Practical travel tips for the Maldives: getting around and import rules
Hilton transfer desks are clearly visible at Malé’s recently upgraded airport although guests are generally met in person as they emerge from baggage pickup. But note that importing alcohol into the country is prohibited. Alcoholic drinks are available in all the resorts. The islands are exceptionally safe, with little traffic aside from bicycles and electric buggies. For guests on evening flights home, it’s a chance to have extra time to relax in their resort.

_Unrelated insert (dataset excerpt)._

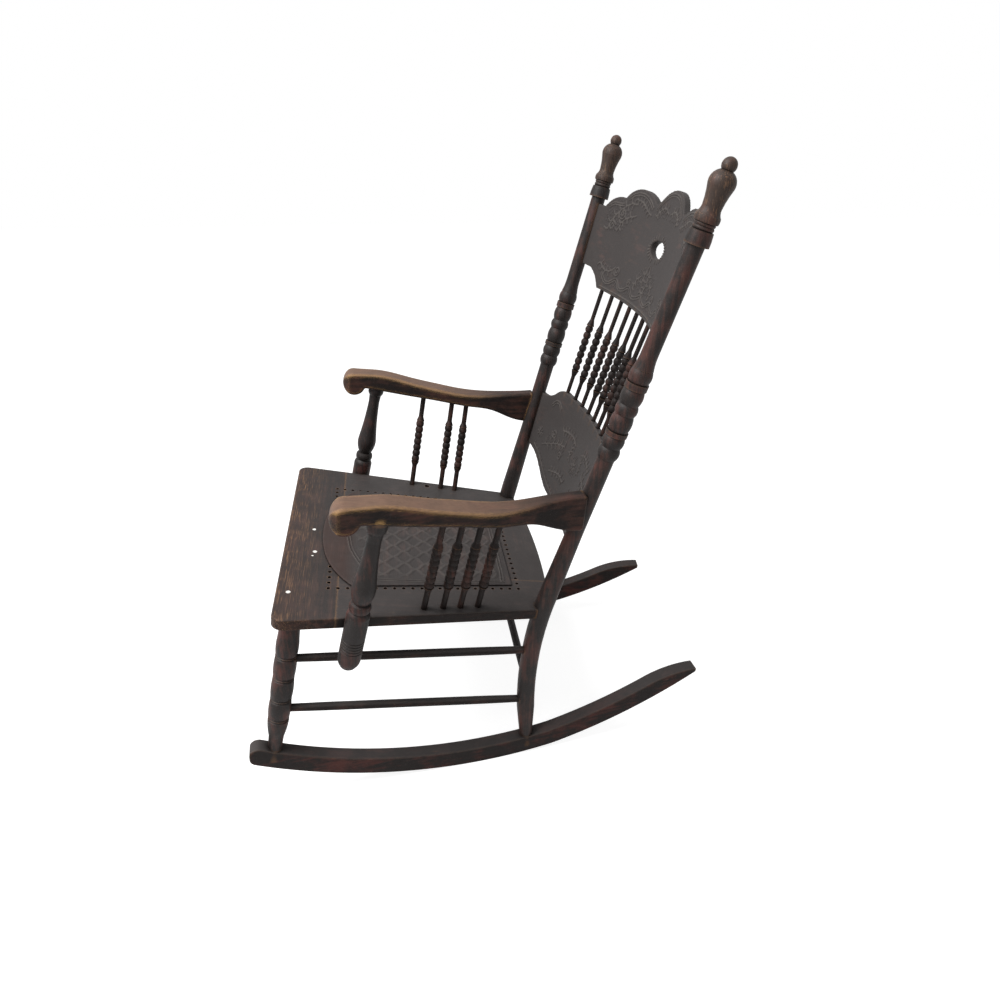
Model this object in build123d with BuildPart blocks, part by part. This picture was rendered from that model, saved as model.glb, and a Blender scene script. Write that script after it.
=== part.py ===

If you know, you know: the perfect souvenir of the Maldives
Maldivians have always had a no-waste policy towards the humble coconut. Husks are used to make ropes, while flesh is pressed to extract oil for cooking and massages. Polished coconut shells have been used as bowls and containers for centuries. Look out for souvenir coconut shells, exquisitely carved with sunshine or maritime motifs, but don’t be tempted to take seashells or coral home as that’s prohibited in the Maldives.